Let's leave the world of power plants and consider a hummingbird darting through a meadow. It faces a decision: should it aggressively defend a patch of flowers as its own territory? Defending the territory provides a marginal benefit—exclusive access to the nectar, which it would otherwise have to share. But defense also carries a marginal cost—the immense metabolic energy spent chasing away rivals. A behavioral ecologist can model this choice just like an economist. If the marginal energetic gain from keeping the territory exceeds the marginal energetic cost of defending it, the territory is "economically defendable." If not, the bird is better off as a floater, saving its energy and taking its chances with competitors. This cost-benefit analysis at the margin, driven by the iron law of survival, determines the hummingbird's strategy.

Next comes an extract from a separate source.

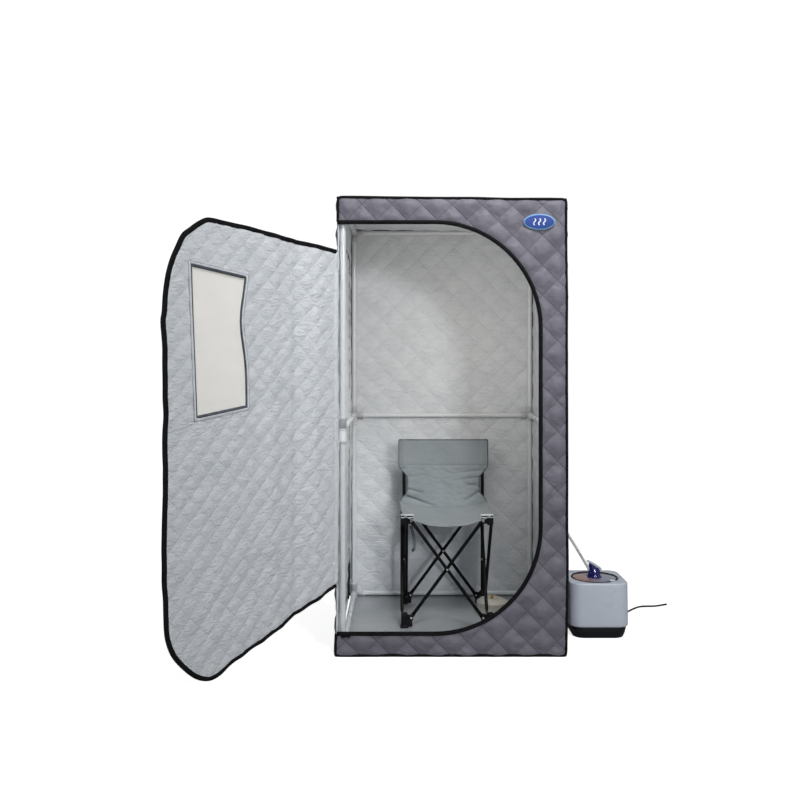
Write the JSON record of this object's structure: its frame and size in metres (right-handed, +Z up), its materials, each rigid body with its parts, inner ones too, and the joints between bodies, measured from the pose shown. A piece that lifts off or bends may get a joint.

The same optimizing pressure can be seen at an even more fundamental level: in the very wiring of our brains. The brain is a marvel of energy efficiency, performing staggering computational feats on a tiny power budget. Its structure has been honed by evolution to solve problems while minimizing costs. We can model the trade-offs involved in its architecture. For example, adding a long-range "shortcut" connection between two brain modules can reduce the time (latency) it takes for them to communicate. This provides a clear benefit. However, building and firing that long axon has a metabolic energy cost. We can define a ​​marginal energy cost per unit of latency reduction​​. This allows us to see the brain's wiring as a solution to an optimization problem, balancing the need for speed against the need for energy conservation. The brain, it seems, is also a master of making decisions at the margin.

From the humming of a generator, to the flutter of a hummingbird's wings, to the silent firing of a neuron, we see the same principle at play. The concept of marginal cost is more than just an economist's tool or an engineer's formula. It is a fundamental piece of logic for navigating a world of finite resources and infinite possibilities. It is the compass that guides efficient choices, revealing a deep and elegant unity in the design of complex systems, both built and born.